Aurélien Regard: We do not know [laughs].

Camille Guermonprez: Nobody knows. We’ll see.

Aurélien Regard: Right now we’re just busy making the next game...

Camille Guermonprez: Games.

Aurélien Regard: Games?

Camille Guermonprez: Games.

Aurélien Regard: Oh. Games. And clearly, I am only working on one of them [laughs]!

Camille Guermonprez: Hell Yeah has been a big project for us. It’s the biggest we’ve done. It was just a core team of eight guys, with an expansion to around ten or twelve for a limited time... then we had Pastagames work on the PSN version, on top of our work on the Steam PC version, which was very important. And now we’re working on a special edition with loads of stuff in it. Only 100 of them are going to be made, with special items like a statue.


SPOnG: So does that mean we’ll see Hell Yeah, or any of your future titles, on store shelves? Even in a limited capacity?

Camille Guermonprez: No. The thing is... like I said before, in everything that goes to retail, the guy that actually made the game gets about ten times less than they’re used to. When you sell something on the shelf for $20, you know the person who really did it gets about $2. I don’t like that.

I like to see the people who make the product get the most out of it. That’s why I’m the head of Arkedo, because I feel that the value is in creation.

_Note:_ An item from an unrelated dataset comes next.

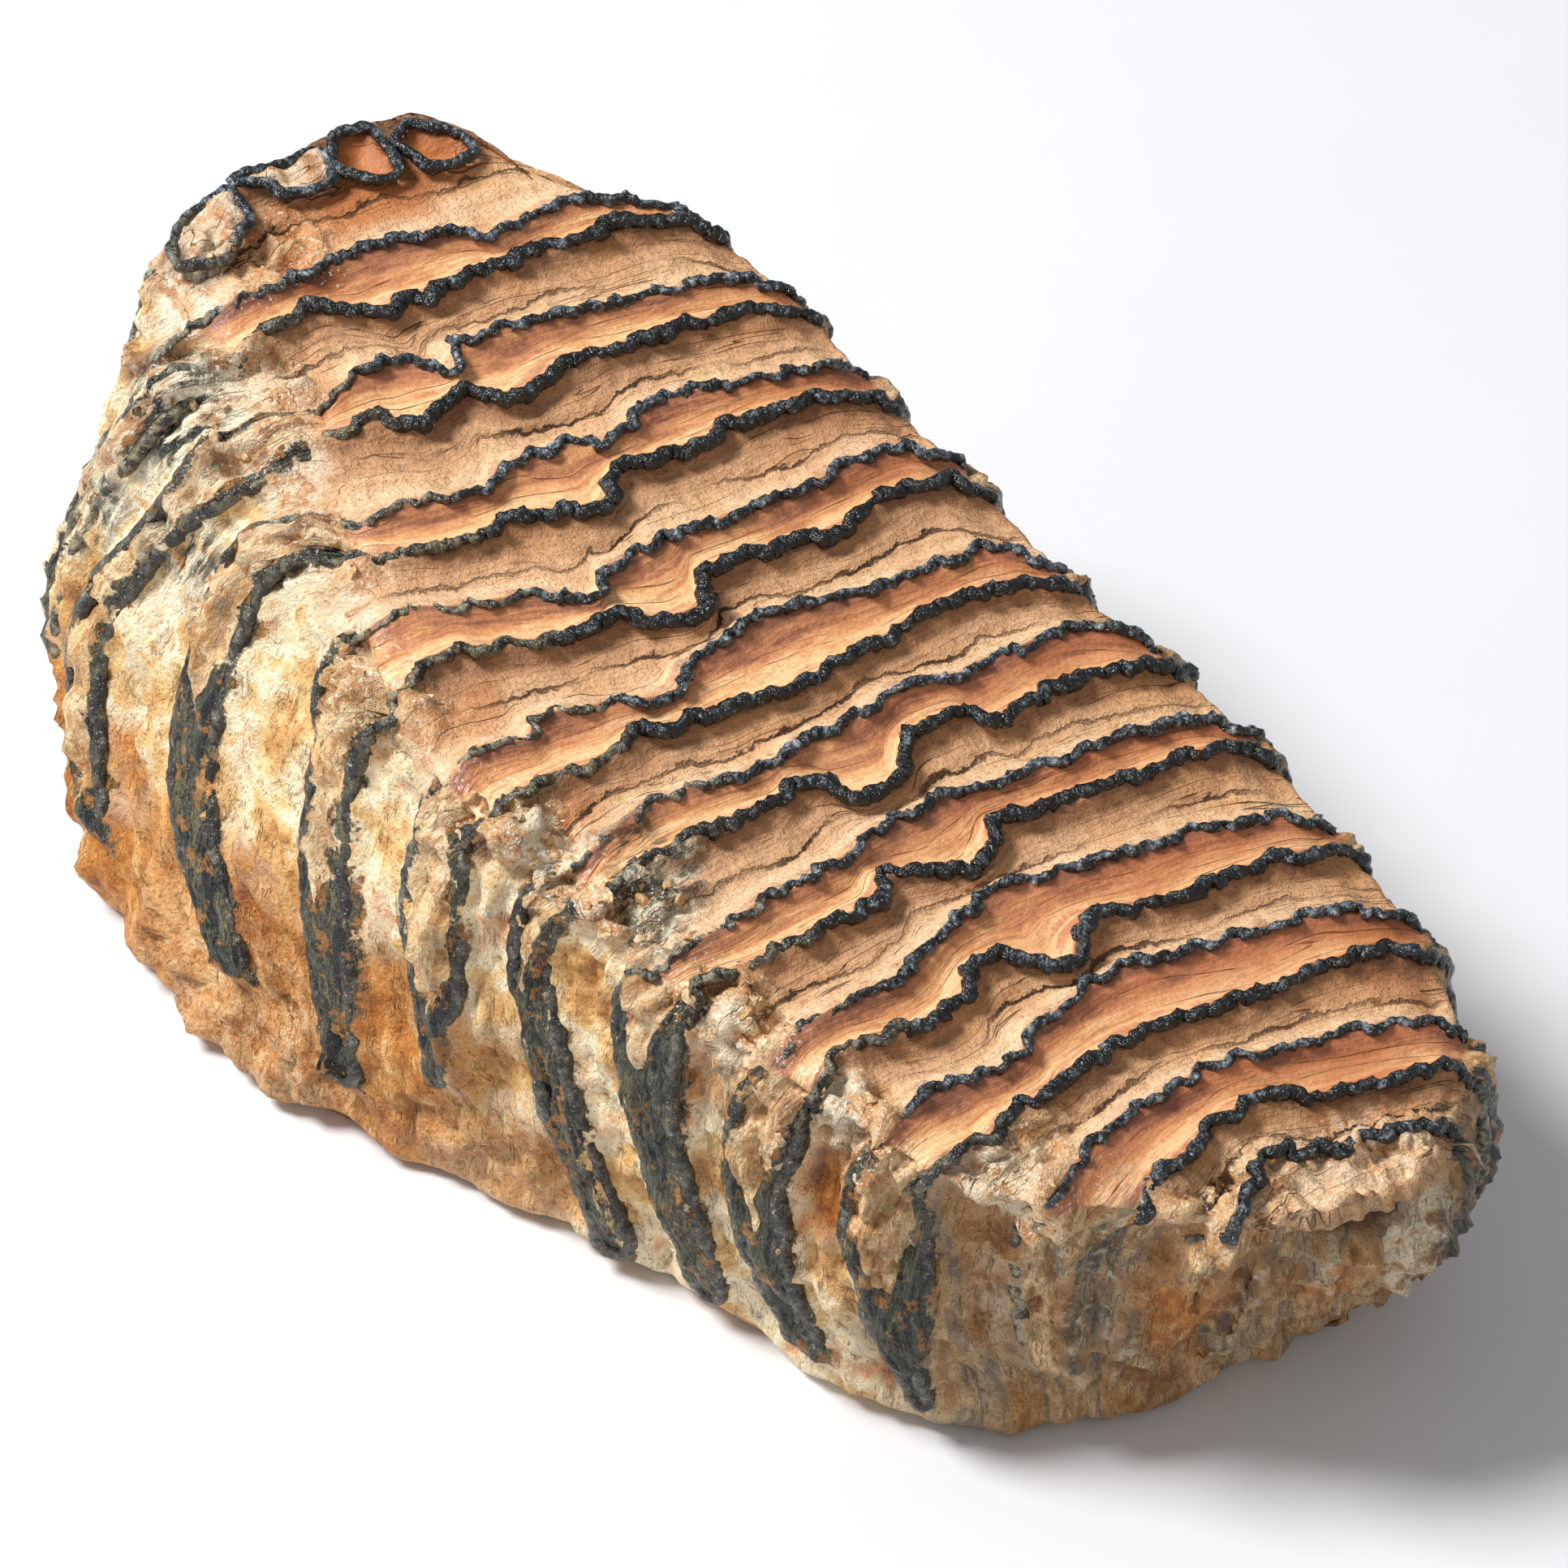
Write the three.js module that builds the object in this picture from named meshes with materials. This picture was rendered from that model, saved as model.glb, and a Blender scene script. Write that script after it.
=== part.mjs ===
import * as THREE from 'three';

// Fossil molar of a mammoth: one solid of upright plates grown together, worn to a slanting
// grinding face and broken off flat below. It lies on the break. Millimetres: X runs from the
// least worn rear end to the front end, Y across the face from the left side, Z up.

// Grinding face
const faceHeight = 47;            // above the base, where x = 0
const faceFall = 0.176;           // drop for each millimetre towards the front
const rimDrop = { left: 2, right: 2.2 };      // how far the face rolls over at its side rims
const rimRoll = 0.08;             // share of the width that rolls over at each side
const faceRelief = { enamel: 0.6, dentine: -0.4, cement: -1.1 };

// Side walls
const shoulderDrop = { left: 8, right: 6, front: 7, rear: 8 };
const waistLevel = 0.47;          // height of the waist as a share of the rim's height
const footHeight = 6;             // where the walls start to curl under
const footTuck = 0.8;             // inset half way round the curl
const baseInset = 3.5;            // inset of the flat base inside the foot
const ribDepth = { left: 0.8, right: 1.2 };     // plates stand proud, cement sinks by this
const rearBow = { shoulder: -8, waist: -9, foot: -7.5 };
const frontBow = { shoulder: 1, waist: 0.6, foot: 0 };
const baseMiddle = [-12, 5];      // x, y where the flat base is fanned from

// Mesh fineness
const acrossSteps = 36;
const wallSteps = 12;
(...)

My job is to keep reality outside the door. When people do something extraordinary, they get paid for it. And if it sells well, they get fucking rich. And if it doesn’t, then we’ll try again until I run out of money.

But with a team like the one we have here, I’m not going to run out of money. It’s a great time to be an indie developer right now, and it’s a good time to be a gamer who likes indie games. There’s so many of them out there now, and the quality of them has gone through the roof. It can only get better from here.


SPOnG: Thank you very much for your time.

Camille Guermonprez: Thank you so much.

Aurélien Regard: Thank you!


Hell Yeah! Wrath of the Dead Rabbit is available now on PC, Xbox Live Arcade and PlayStation Network.